The one thing I'm not quite happy with is my 'deep work' habit on beeminder. It is perhaps a bit too vague. What I really want is help doing things that are a bit challenging or uncomfortable, but super important for making progress on my main goal (work I love). Sometimes that's not classical 'deep work', sitting somewhere with no distractions doing something, it may be writing an email or reaching out to someone, in my case. The vagueness of that makes it hard to quantify. That means when I succeed, I'm not totally sure I actually succeeded, and when I've maybe failed, I'm not sure I've actually failed. I think perhaps the best I can do for now is state that I will come up with one or more "#1's" for the day. Whatever task(s) seem like the most important ones to work on. And then I time how long I work on those, without distraction, and that's my 'deep work' hours.

The next question of course is what constitutes the best use of my time. Do I just start working on projects I'm excited about? Or do I start taking on part time jobs/volunteer work to test out my hypothesis about kinds of work I enjoy? One way is more externally shaped, the other starts from internal shaping.

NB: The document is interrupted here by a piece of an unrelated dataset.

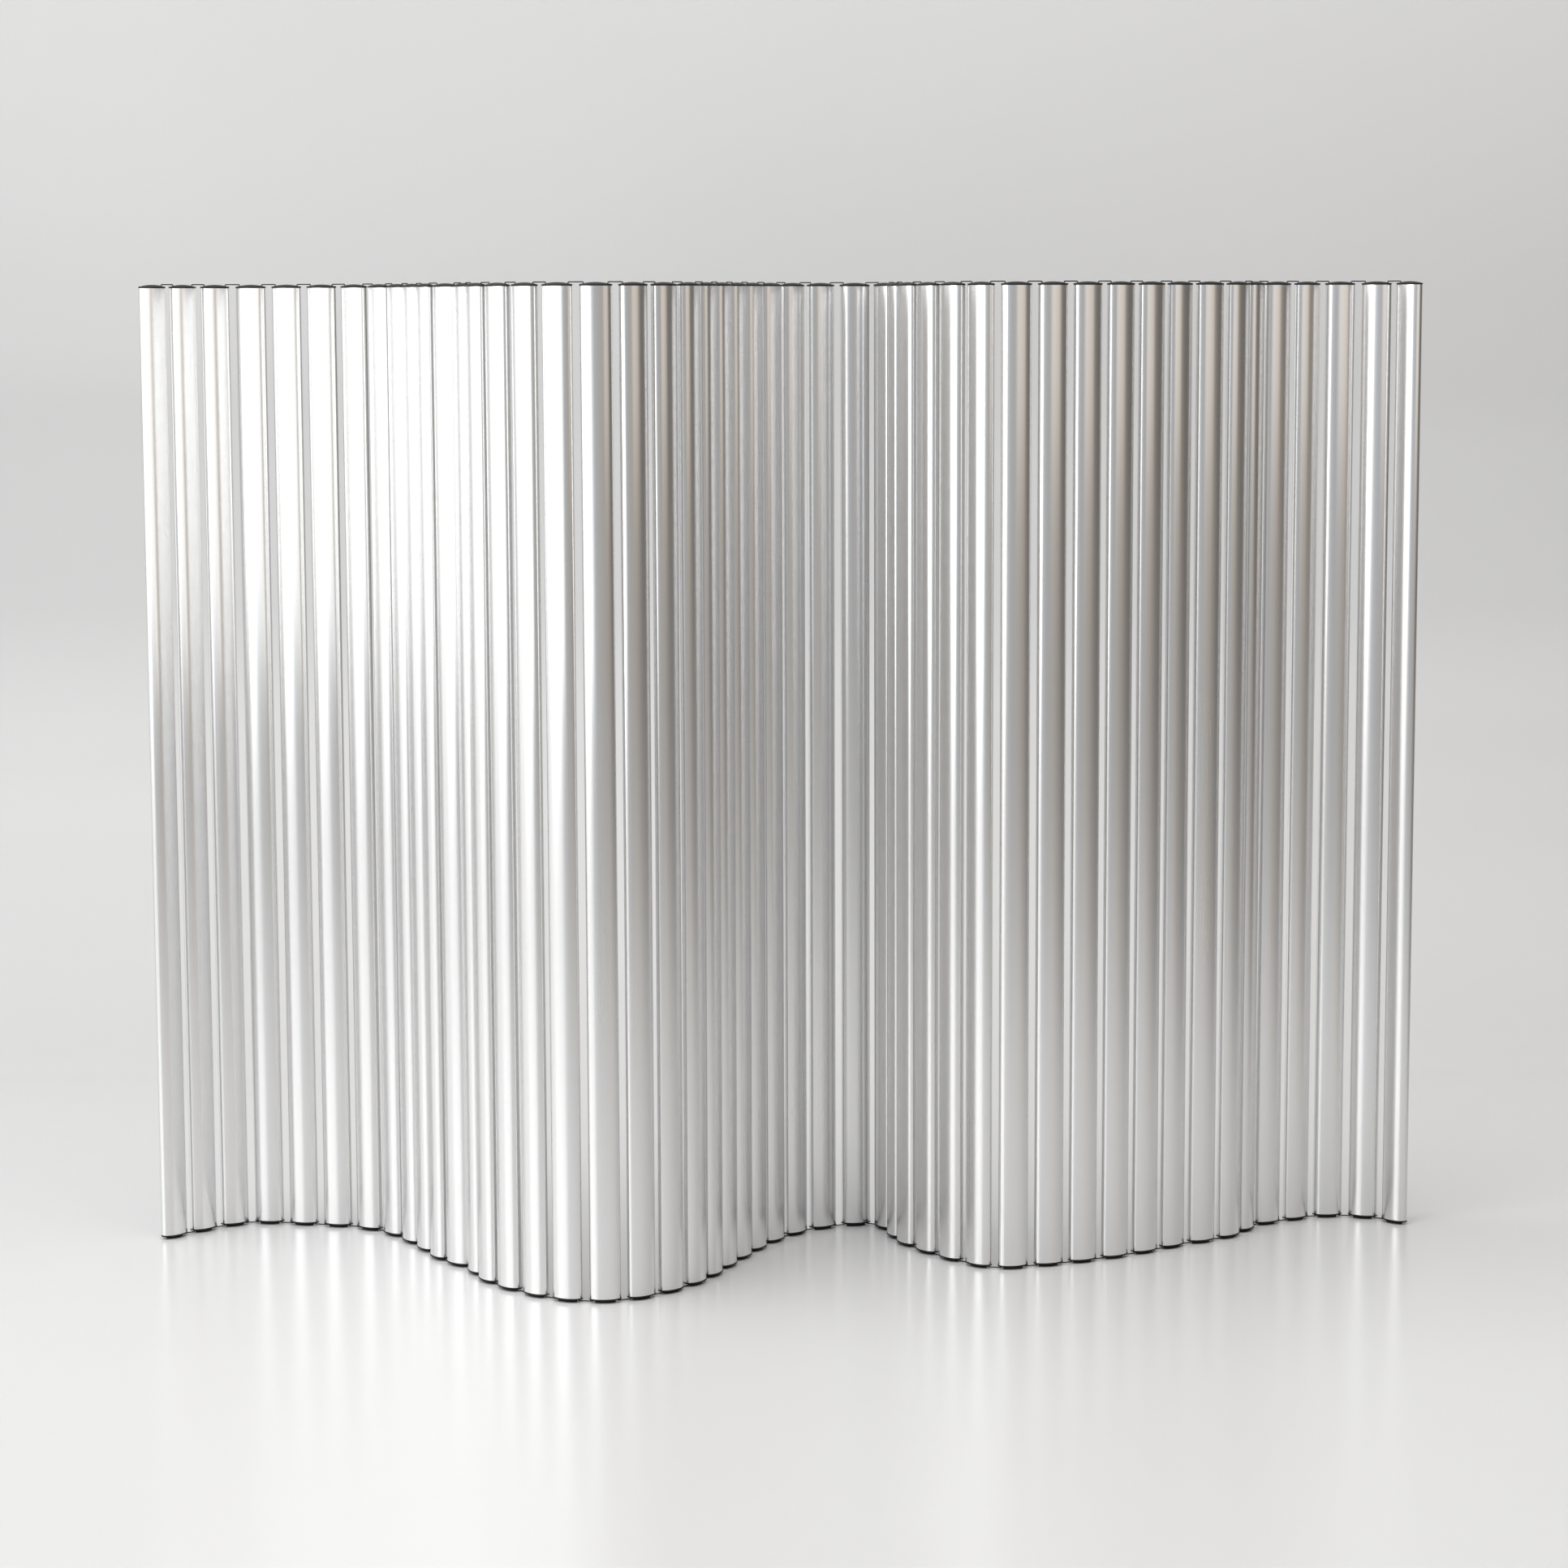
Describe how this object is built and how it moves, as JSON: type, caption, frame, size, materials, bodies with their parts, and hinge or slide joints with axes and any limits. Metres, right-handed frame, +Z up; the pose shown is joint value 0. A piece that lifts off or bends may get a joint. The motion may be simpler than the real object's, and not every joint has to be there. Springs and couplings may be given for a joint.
{
  "type": "folding screen",
  "caption": "Free-standing roll-up room divider: upright elliptical aluminium tubes joined top and foot by small black wire links, standing in soft curves.",
  "frame": {"origin": "on the floor, at the middle of the box round the screen as it stands", "axes": "+Z up, +X along the row from slat 1 to slat 49, +Y away from the picture's viewpoint"},
  "size_m": [2.118, 0.5856, 1.6],
  "materials": {
    "anodised_aluminium": "satin anodised",
    "black_plastic": "moulded, semi-matt",
    "black_wire": "black coated"
  },
  "bodies": {
    "slat_01": {"slat_01_foot_cap": "black_plastic", "slat_01_top_cap": "black_plastic", "slat_01_tube": "anodised_aluminium"},
    "slat_02": {"slat_02": "anodised_aluminium"},
    "slat_03": {"slat_03": "anodised_aluminium"},
    "slat_04": {"slat_04": "anodised_aluminium"},
    "slat_05": {"slat_05": "anodised_aluminium"},
    "slat_06": {"slat_06": "anodised_aluminium"},
    "slat_07": {"slat_07": "anodised_aluminium"},
    "slat_08": {"slat_08": "anodised_aluminium"},
    "slat_09": {"slat_09": "anodised_aluminium"},
    "slat_10": {"slat_10": "anodised_aluminium"},
    "slat_11": {"slat_11": "anodised_aluminium"},
    "slat_12": {"slat_12": "anodised_aluminium"},
    "slat_13": {"slat_13": "anodised_aluminium"},
    "slat_14": {"slat_14": "anodised_aluminium"},
    "slat_15": {"slat_15": "anodised_aluminium"},
    "slat_16": {"slat_16": "anodised_aluminium"},
    "slat_17": {"slat_17": "anodised_aluminium"},
    "slat_18": {"slat_18": "anodised_aluminium"},
    "slat_19": {"slat_19": "anodised_aluminium"},
    "slat_20": {"slat_20": "anodised_aluminium"},
    "slat_21": {"slat_21": "anodised_aluminium"},
    "slat_22": {"slat_22": "anodised_aluminium"},
    "slat_23": {"slat_23": "anodised_aluminium"},
    "slat_24": {"slat_24": "anodised_aluminium"},
    "slat_25": {"slat_25_foot_cap": "black_plastic", "slat_25_foot_links": "black_wire", "slat_25_top_cap": "black_plastic", "slat_25_top_links": "black_wire", "slat_25_tube": "anodised_aluminium"},
    "slat_26": {"slat_26": "anodised_aluminium"},
    "slat_27": {"slat_27": "anodised_aluminium"},
    "slat_28": {"slat_28": "anodised_aluminium"},
    "slat_29": {"slat_29": "anodised_aluminium"},
    "slat_30": {"slat_30": "anodised_aluminium"},
    "slat_31": {"slat_31": "anodised_aluminium"},
    "slat_32": {"slat_32": "anodised_aluminium"},
    "slat_33": {"slat_33": "anodised_aluminium"},
    "slat_34": {"slat_34": "anodised_aluminium"},
    "slat_35": {"slat_35": "anodised_aluminium"},
    "slat_36": {"slat_36": "anodised_aluminium"},
    "slat_37": {"slat_37": "anodised_aluminium"},
    "slat_38": {"slat_38": "anodised_aluminium"},
    "slat_39": {"slat_39": "anodised_aluminium"},
    "slat_40": {"slat_40": "anodised_aluminium"},
    "slat_41": {"slat_41": "anodised_aluminium"},
    "slat_42": {"slat_42": "anodised_aluminium"},
    "slat_43": {"slat_43": "anodised_aluminium"},
    "slat_44": {"slat_44": "anodised_aluminium"},
    "slat_45": {"slat_45": "anodised_aluminium"},
    "slat_46": {"slat_46": "anodised_aluminium"},
    "slat_47": {"slat_47": "anodised_aluminium"},
    "slat_48": {"slat_48": "anodised_aluminium"},
    "slat_49": {"slat_49_foot_cap": "black_plastic", "slat_49_top_cap": "black_plastic", "slat_49_tube": "anodised_aluminium"}
  },
  "joints": [
    {"name": "hinge_01", "type": "hinge", "parent": "slat_02", "child": "slat_01", "pos_m": [-1.02576, 0.1716, 0.8], "axis": [0, 0, -1], "range_deg": [-77, 83]},
    {"name": "hinge_02", "type": "hinge", "parent": "slat_03", "child": "slat_02", "pos_m": [-0.98212, 0.21507, 0.8], "axis": [0, 0, 1], "range_deg": [-91, 69]},
    {"name": "hinge_03", "type": "hinge", "parent": "slat_04", "child": "slat_03", "pos_m": [-0.93197, 0.25073, 0.8], "axis": [0, 0, -1], "range_deg": [-40, 120]},
    {"name": "hinge_04", "type": "hinge", "parent": "slat_05", "child": "slat_04", "pos_m": [-0.87127, 0.2518, 0.8], "axis": [0, 0, 1], "range_deg": [-86, 74]},
    {"name": "hinge_05", "type": "hinge", "parent": "slat_06", "child": "slat_05", "pos_m": [-0.81093, 0.23948, 0.8], "axis": [0, 0, -1], "range_deg": [-80, 80]},
    {"name": "hinge_06", "type": "hinge", "parent": "slat_07", "child": "slat_06", "pos_m": [-0.75084, 0.22593, 0.8], "axis": [0, 0, 1], "range_deg": [-99, 61]},
    {"name": "hinge_07", "type": "hinge", "parent": "slat_08", "child": "slat_07", "pos_m": [-0.69665, 0.19708, 0.8], "axis": [0, 0, -1], "range_deg": [-61, 99]},
    {"name": "hinge_08", "type": "hinge", "parent": "slat_09", "child": "slat_08", "pos_m": [-0.6548, 0.15215, 0.8], "axis": [0, 0, 1], "range_deg": [-89, 71]},
    {"name": "hinge_09", "type": "hinge", "parent": "slat_10", "child": "slat_09", "pos_m": [-0.62214, 0.09997, 0.8], "axis": [0, 0, -1], "range_deg": [-77, 83]},
    {"name": "hinge_10", "type": "hinge", "parent": "slat_11", "child": "slat_10", "pos_m": [-0.59334, 0.04552, 0.8], "axis": [0, 0, 1], "range_deg": [-83, 77]},
    {"name": "hinge_11", "type": "hinge", "parent": "slat_12", "child": "slat_11", "pos_m": [-0.56743, -0.01035, 0.8], "axis": [0, 0, -1], "range_deg": [-106, 54]},
    {"name": "hinge_12", "type": "hinge", "parent": "slat_13", "child": "slat_12", "pos_m": [-0.52392, -0.05343, 0.8], "axis": [0, 0, 1], "range_deg": [-114, 46]},
    {"name": "hinge_13", "type": "hinge", "parent": "slat_14", "child": "slat_13", "pos_m": [-0.50024, -0.1096, 0.8], "axis": [0, 0, -1], "range_deg": [-94, 66]},
    {"name": "hinge_14", "type": "hinge", "parent": "slat_15", "child": "slat_14", "pos_m": [-0.47176, -0.1641, 0.8], "axis": [0, 0, 1], "range_deg": [-66, 94]},
    {"name": "hinge_15", "type": "hinge", "parent": "slat_16", "child": "slat_15", "pos_m": [-0.43094, -0.21009, 0.8], "axis": [0, 0, -1], "range_deg": [-85, 75]},
    {"name": "hinge_16", "type": "hinge", "parent": "slat_17", "child": "slat_16", "pos_m": [-0.38493, -0.25103, 0.8], "axis": [0, 0, 1], "range_deg": [-61, 99]},
    {"name": "hinge_17", "type": "hinge", "parent": "slat_18", "child": "slat_17", "pos_m": [-0.32945, -0.27733, 0.8], "axis": [0, 0, -1], "range_deg": [-109, 51]},
    {"name": "hinge_18", "type": "hinge", "parent": "slat_19", "child": "slat_18", "pos_m": [-0.26835, -0.27551, 0.8], "axis": [0, 0, 1], "range_deg": [-51, 109]},
    {"name": "hinge_19", "type": "hinge", "parent": "slat_20", "child": "slat_19", "pos_m": [-0.21578, -0.2443, 0.8], "axis": [0, 0, -1], "range_deg": [-91, 69]},
    {"name": "hinge_20", "type": "hinge", "parent": "slat_21", "child": "slat_20", "pos_m": [-0.17241, -0.20065, 0.8], "axis": [0, 0, 1], "range_deg": [-69, 91]},
    {"name": "hinge_21", "type": "hinge", "parent": "slat_22", "child": "slat_21", "pos_m": [-0.13815, -0.14954, 0.8], "axis": [0, 0, -1], "range_deg": [-91, 69]},
    {"name": "hinge_22", "type": "hinge", "parent": "slat_23", "child": "slat_22", "pos_m": [-0.11428, -0.09282, 0.8], "axis": [0, 0, 1], "range_deg": [-81, 79]},
    {"name": "hinge_23", "type": "hinge", "parent": "slat_24", "child": "slat_23", "pos_m": [-0.0917, -0.03551, 0.8], "axis": [0, 0, -1], "range_deg": [-79, 81]},
    {"name": "hinge_24", "type": "hinge", "parent": "slat_25", "child": "slat_24", "pos_m": [-0.06812, 0.0214, 0.8], "axis": [0, 0, 1], "range_deg": [-81, 79]},
    {"name": "hinge_25", "type": "hinge", "parent": "slat_25", "child": "slat_26", "pos_m": [-0.03249, 0.09896, 0.8], "axis": [0, 0, 1], "range_deg": [-72, 88]},
    {"name": "hinge_26", "type": "hinge", "parent": "slat_26", "child": "slat_27", "pos_m": [0.00126, 0.15045, 0.8], "axis": [0, 0, -1], "range_deg": [-88, 72]},
    {"name": "hinge_27", "type": "hinge", "parent": "slat_27", "child": "slat_28", "pos_m": [0.04342, 0.19508, 0.8], "axis": [0, 0, 1], "range_deg": [-61, 99]},
    {"name": "hinge_28", "type": "hinge", "parent": "slat_28", "child": "slat_29", "pos_m": [0.09782, 0.22356, 0.8], "axis": [0, 0, -1], "range_deg": [-99, 61]},
    {"name": "hinge_29", "type": "hinge", "parent": "slat_29", "child": "slat_30", "pos_m": [0.1562, 0.22129, 0.8], "axis": [0, 0, 1], "range_deg": [-4, 150]},
    {"name": "hinge_30", "type": "hinge", "parent": "slat_30", "child": "slat_31", "pos_m": [0.17983, 0.16462, 0.8], "axis": [0, 0, -1], "range_deg": [-99, 61]},
    {"name": "hinge_31", "type": "hinge", "parent": "slat_31", "child": "slat_32", "pos_m": [0.19171, 0.1044, 0.8], "axis": [0, 0, 1], "range_deg": [-100, 60]},
    {"name": "hinge_32", "type": "hinge", "parent": "slat_32", "child": "slat_33", "pos_m": [0.22123, 0.05037, 0.8], "axis": [0, 0, -1], "range_deg": [-73, 87]},
    {"name": "hinge_33", "type": "hinge", "parent": "slat_33", "child": "slat_34", "pos_m": [0.25712, 0.00034, 0.8], "axis": [0, 0, 1], "range_deg": [-87, 73]},
    {"name": "hinge_34", "type": "hinge", "parent": "slat_34", "child": "slat_35", "pos_m": [0.29884, -0.04495, 0.8], "axis": [0, 0, -1], "range_deg": [-73, 87]},
    {"name": "hinge_35", "type": "hinge", "parent": "slat_35", "child": "slat_36", "pos_m": [0.35018, -0.07573, 0.8], "axis": [0, 0, 1], "range_deg": [-136, 24]},
    {"name": "hinge_36", "type": "hinge", "parent": "slat_36", "child": "slat_37", "pos_m": [0.40959, -0.05952, 0.8], "axis": [0, 0, -1], "range_deg": [-75, 85]},
    {"name": "hinge_37", "type": "hinge", "parent": "slat_37", "child": "slat_38", "pos_m": [0.46737, -0.03818, 0.8], "axis": [0, 0, 1], "range_deg": [-85, 75]},
    {"name": "hinge_38", "type": "hinge", "parent": "slat_38", "child": "slat_39", "pos_m": [0.52306, -0.0119, 0.8], "axis": [0, 0, -1], "range_deg": [-75, 85]},
    {"name": "hinge_39", "type": "hinge", "parent": "slat_39", "child": "slat_40", "pos_m": [0.57625, 0.01914, 0.8], "axis": [0, 0, 1], "range_deg": [-85, 75]},
    {"name": "hinge_40", "type": "hinge", "parent": "slat_40", "child": "slat_41", "pos_m": [0.62654, 0.0547, 0.8], "axis": [0, 0, -1], "range_deg": [-75, 85]},
    {"name": "hinge_41", "type": "hinge", "parent": "slat_41", "child": "slat_42", "pos_m": [0.67591, 0.09136, 0.8], "axis": [0, 0, 1], "range_deg": [-66, 94]},
    {"name": "hinge_42", "type": "hinge", "parent": "slat_42", "child": "slat_43", "pos_m": [0.72951, 0.12126, 0.8], "axis": [0, 0, -1], "range_deg": [-60, 100]},
    {"name": "hinge_43", "type": "hinge", "parent": "slat_43", "child": "slat_44", "pos_m": [0.76964, 0.1677, 0.8], "axis": [0, 0, 1], "range_deg": [-100, 60]},
    {"name": "hinge_44", "type": "hinge", "parent": "slat_44", "child": "slat_45", "pos_m": [0.80188, 0.21925, 0.8], "axis": [0, 0, -1], "range_deg": [-118, 42]},
    {"name": "hinge_45", "type": "hinge", "parent": "slat_45", "child": "slat_46", "pos_m": [0.85612, 0.24841, 0.8], "axis": [0, 0, 1], "range_deg": [-85, 75]},
    {"name": "hinge_46", "type": "hinge", "parent": "slat_46", "child": "slat_47", "pos_m": [0.9106, 0.27628, 0.8], "axis": [0, 0, -1], "range_deg": [-107, 53]},
    {"name": "hinge_47", "type": "hinge", "parent": "slat_47", "child": "slat_48", "pos_m": [0.9718, 0.27638, 0.8], "axis": [0, 0, 1], "range_deg": [-53, 107]},
    {"name": "hinge_48", "type": "hinge", "parent": "slat_48", "child": "slat_49", "pos_m": [1.02637, 0.24868, 0.8], "axis": [0, 0, -1], "range_deg": [-107, 53]}
  ]
}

Currently listening to "The How of Happiness" by Sonja Lyubomirsky. It is fascinating to learn the science and facts behind what makes us happy and what does not. Also, the nitty gritty behind the more simplistic things you hear bandied around, like how gratitude is good. To use that example, yes, scientifically it is one of the effective strategies. But only if done properly. If the ritual becomes rote, for example if you end up saying the same things over and over, not really feeling and connecting to the things you mention, the practice of gratitude can lose its effectiveness. How it's done matters. Same for acts of kindness.